Вопрос о легитимизации итогов приватизации — это наш вопрос, который возник только в связи с тем, что у нас вообще четко не определено, что такое собственность. Ничего подобного тому, что имеет место в нашей стране после 2001 года, нигде не только не происходит, но и не может происходить. И надо сказать, что страны новой Европы, — это отнюдь не богатые страны, есть и очень бедные. Но там живут люди, которые хотят что-то делать, которые защищены от произвола, не боятся властей и никуда не выводят деньги. Они работают там, где бизнес приносит доход. Поэтому, несмотря на кризис, несмотря на скудные природные ресурсы этих стран, они живут существенно лучше, чем мы, и чувствуют себя совсем не так, как наши собственники, ларька или завода — все равно. Это и есть самый зубодробительный вывод, который выносишь из разговоров с представителями стран новой Европы. Да, они меняют правительства, да, они всегда всем недовольны в политической жизни. Это нормально для европейского сознания, для европейской политической жизни. Но, какие бы перемены ни происходили, людей не грабят и не разоряют. Включение в общеевропейский контекст означало для этих стран нормализацию жизни, обеспечение нормальных условий для человека, желающего что-то делать.

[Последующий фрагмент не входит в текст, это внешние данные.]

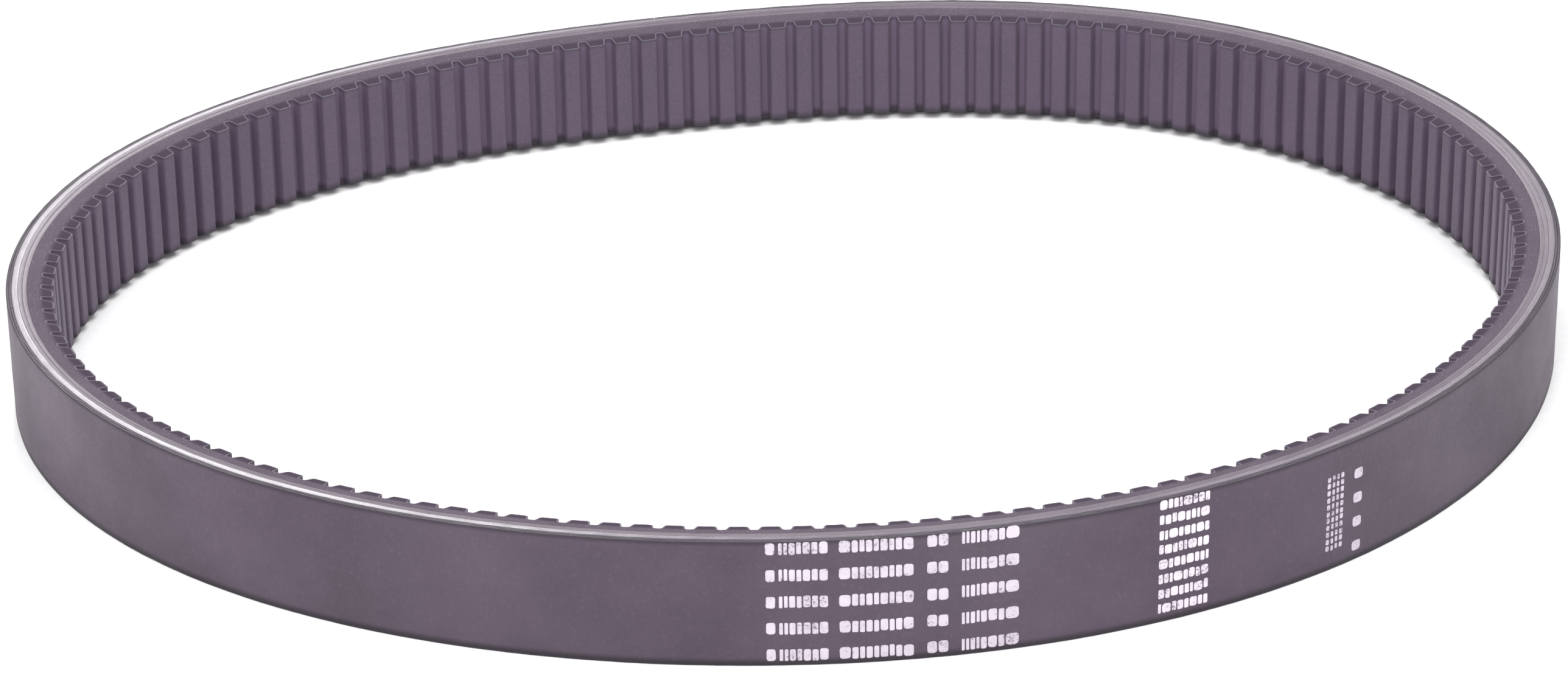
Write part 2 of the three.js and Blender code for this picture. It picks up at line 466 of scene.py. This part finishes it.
def size_mark():
    """Eight close rows of short strokes."""
    rng = np.random.default_rng(6)
    start = SIZE_PLACE * LOOP.length - 7.5 * MM
    middle = mark_middle("printed_mark_size")
    length, row_pitch, height, gap = 15 * MM, 4.38 * MM, 2.7 * MM, 0.35 * MM
    shares = [5, 3, 3, 2, 6, 3, 4, 3]
    strokes = []
    for row in range(8):
        z = middle + (3.5 - row) * row_pitch
        strokes += row_of_strokes(start, length, z, height, np.roll(shares, 3 * row), gap, rng)
    return mark("mark_size", strokes)


def batch_mark():
    """A column of fine ticks with four round dots beside it."""
    rng = np.random.default_rng(8)
    start = BATCH_PLACE * LOOP.length - 6.6 * MM
    middle = mark_middle("printed_mark_batch")
    tick_length, tick_height, tick_pitch, tick_gap = 6 * MM, 1.5 * MM, 2.1 * MM, 0.7 * MM
    dot_width, dot_height, dot_pitch = 3.2 * MM, 3.0 * MM, 7.3 * MM
    strokes = []
    for row in range(11):
        z = middle + 1.5 * MM + (5 - row) * tick_pitch
        strokes += row_of_strokes(start, tick_length, z, tick_height, [4, 3, 3, 4], tick_gap, rng)
    for row in range(4):
        z = middle - 0.4 * MM + (1.5 - row) * dot_pitch
        strokes.append(stroke(start + 11.5 * MM, z, dot_width, dot_height, rng))
    return mark("mark_batch", strokes)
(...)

Мы не пошли этим путем. Мы растратили время и силы на обсуждение правильности или неправильности приватизации, мы культивировали зависть к богатым, добившись того, что владение собственностью, в сущности, не означает ничего. Кто начальник, тот и собственник. Это не имеет ничего общего с современной экономикой. Здесь, будучи экономистом, я должен с печалью отметить: в реформах участвовало слишком много экономистов-реформаторов и слишком мало юристов. С подачи Коуза, в экономике появилась новая дисциплина — «Экономика и право», у нас долгое время о ней не было ни слуху ни духу. Сейчас, насколько мне известно, ее начинают кое-где изучать. Дай Бог!